Sworn to & subscribed in open court the day & year first above written.

Michael Buff

William H. Smith, Clerk

We, the undersigned residents in the county of Oglethorpe & State of Georgia, do hereby certify that we are well acquainted with Michael Buff who has subscribed & sworn to the above declaration, that we believe him to be the age he has represented, that he is reputed & believed in the neighborhood where he resides to have been a soldier of the Revolution & that we concur in that opinion.

Sworn to & subscribed the day & year above said in open court.
Brittain Stamps
Mason Jones
Joel Whitehead
William H. Smith, Clerk

And the said court do hereby declare their opinion after the investigation of the matter & also putting the interrogations presented by the War department that the above named applicant was a Revolutionary soldier & served as he states.

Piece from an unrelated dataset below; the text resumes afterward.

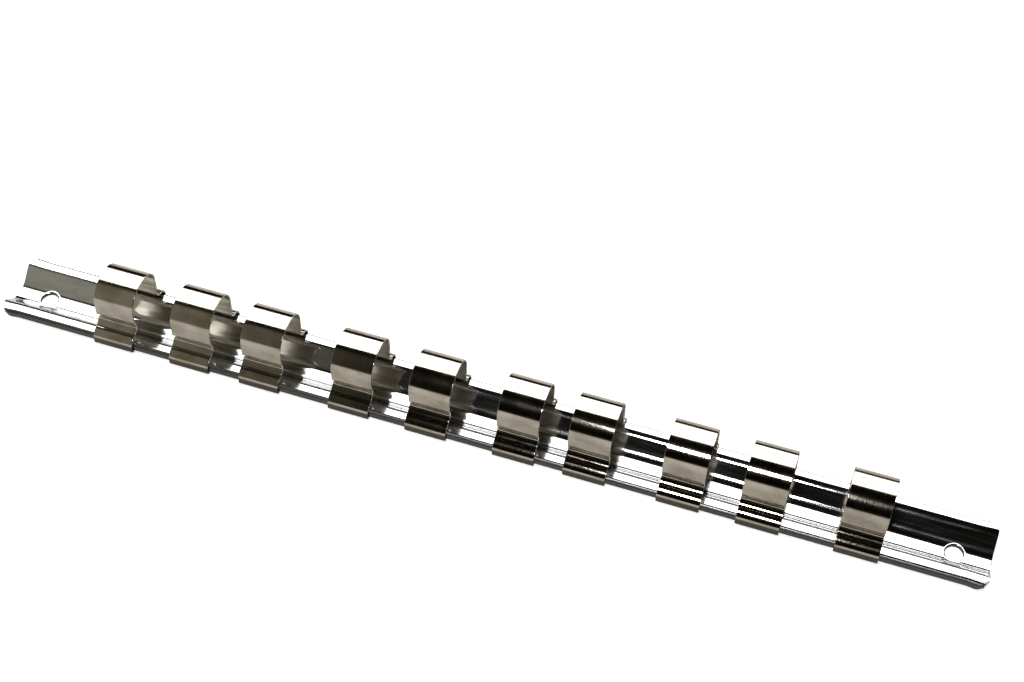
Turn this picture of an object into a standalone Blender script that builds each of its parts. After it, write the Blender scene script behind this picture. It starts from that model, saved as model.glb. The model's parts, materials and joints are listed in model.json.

And the court further certifies that the persons who have signed the proceeding certificate are residents of said county & that their statement is entitled to full faith & credit.

John Banks, JIC
Burl. Pope, JIC
P. W. Hutcheson, JIC

I, William H. Smith, clerk of the court of ordinary, do hereby certify that the foregoing contains the original proceedings of the said court in the matter of the application of Michael Buff for a pension. In testimony whereof I have hereunto set my hand & seal of office this third day of September eighteen hundred & thirty two.